After he left, Quinn pulled me into his arms. “It’ll be all right,” he said into my hair. “We’ll get through this.”
My voice was muffled on his shoulder. “I may not be in any trouble, but I sure as hell feel like I’m on trial.”
Quinn urged me to take yet another day off and get lost somewhere, but as I told him, that only made it look like I had something to hide. It didn’t
help that Gina Leon, who worked in the tasting room with Frankie, was overly solicitous when I arrived at the villa, fussing over me while trying to pretend it was business as usual. It meant word had already gotten around about Beau Kinkaid and Bobby’s visit to confiscate Leland’s gun.
A lot of our customers wanted dark-haired, dark-eyed Gina to wait on them—especially the men, who liked the way she laughed and flirted, tossing her head and flashing her dazzling smile. Her personality was as effervescent as champagne fizz, but I learned to be careful what I said around her. I knew Gina was well-intentioned. She just leaked like a sieve.
Now she picked up a cream-colored vase filled with hydrangeas that had been sitting on an oak trestle table we used for additional wine tastings when the bar got too crowded.
“I made coffee and bought some croissants at the bakery in Middleburg. If you sit on the terrace, I’ll bring you a tray as soon as I change the water for these flowers. The Trib’s on the bar.”

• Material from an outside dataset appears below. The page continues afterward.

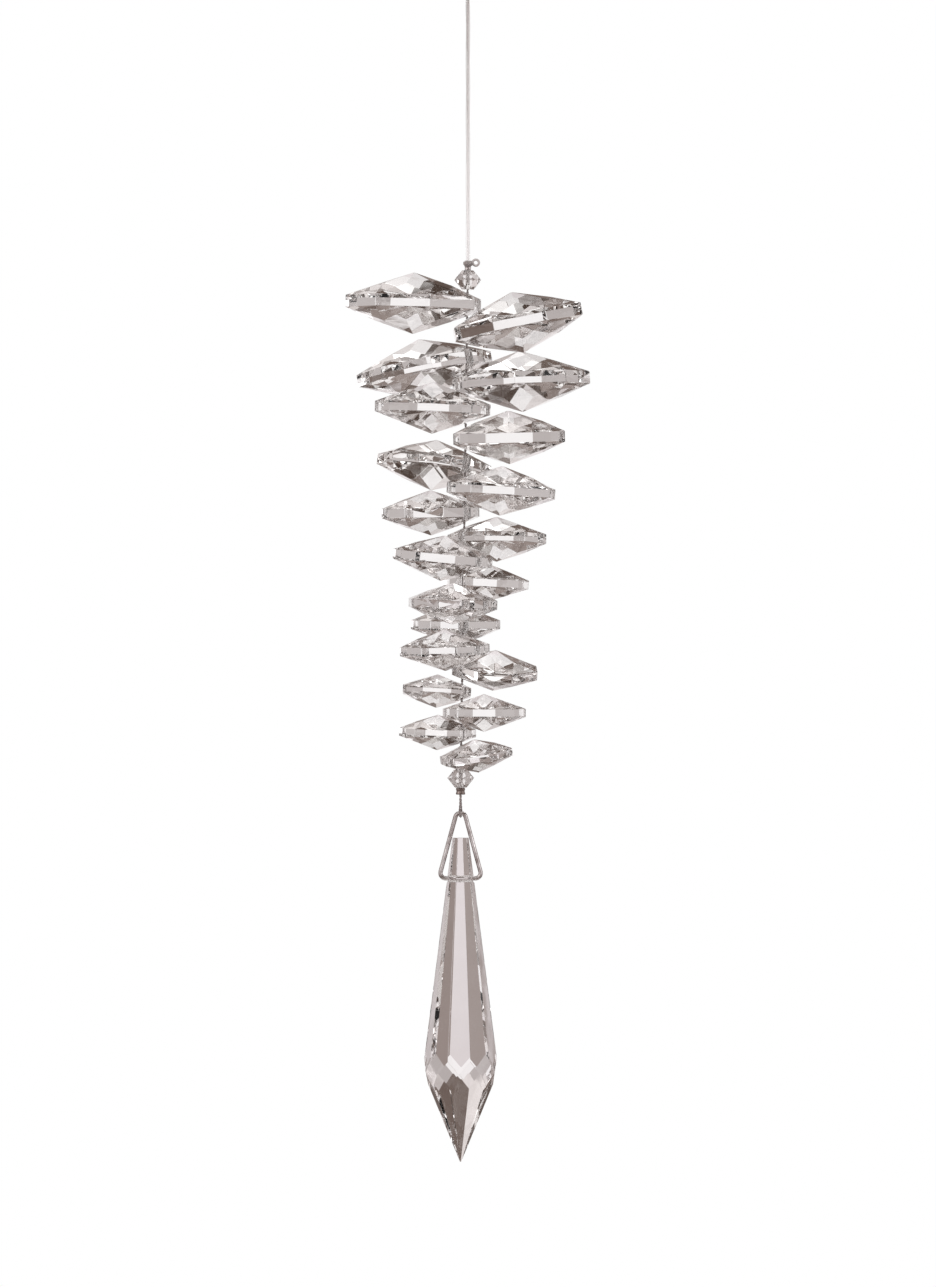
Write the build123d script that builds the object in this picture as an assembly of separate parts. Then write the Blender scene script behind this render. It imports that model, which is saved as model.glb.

“Why are you fussing over me?”
“Who’s fussing? I’ll pour coffee in a mug and slap a croissant on a plate.”
“Gina—”
“Stop arguing. Go on out. I’ll be right there.”
I got the newspaper and went. The day was drenched in sunshine with a sky the limitless blue of a picture postcard. A soft breeze stirred the impatiens and pansies in the planters and hanging baskets and the air smelled of freshly cut grass. Most days it was the kind of glorious weather that made you glad to be alive. I unfolded the paper.
The short article about the body in our vineyard was at the bottom of the front page of the Washington Tribune. Kit Eastman, my oldest and dearest friend in the world, had written it. The paper must have gone to bed before they identified Beau because he was still referred to as an “unidentified victim.” I was in the middle of reading when Gina arrived with the coffee and croissant.
Her eyes darted back and forth between the newspaper and my impassive face.
I folded the paper and set it aside as though I’d been looking at something as innocuous as the weather report.
“Maybe I’ll take this in my office,” I said. “I’ve got bills that need paying.”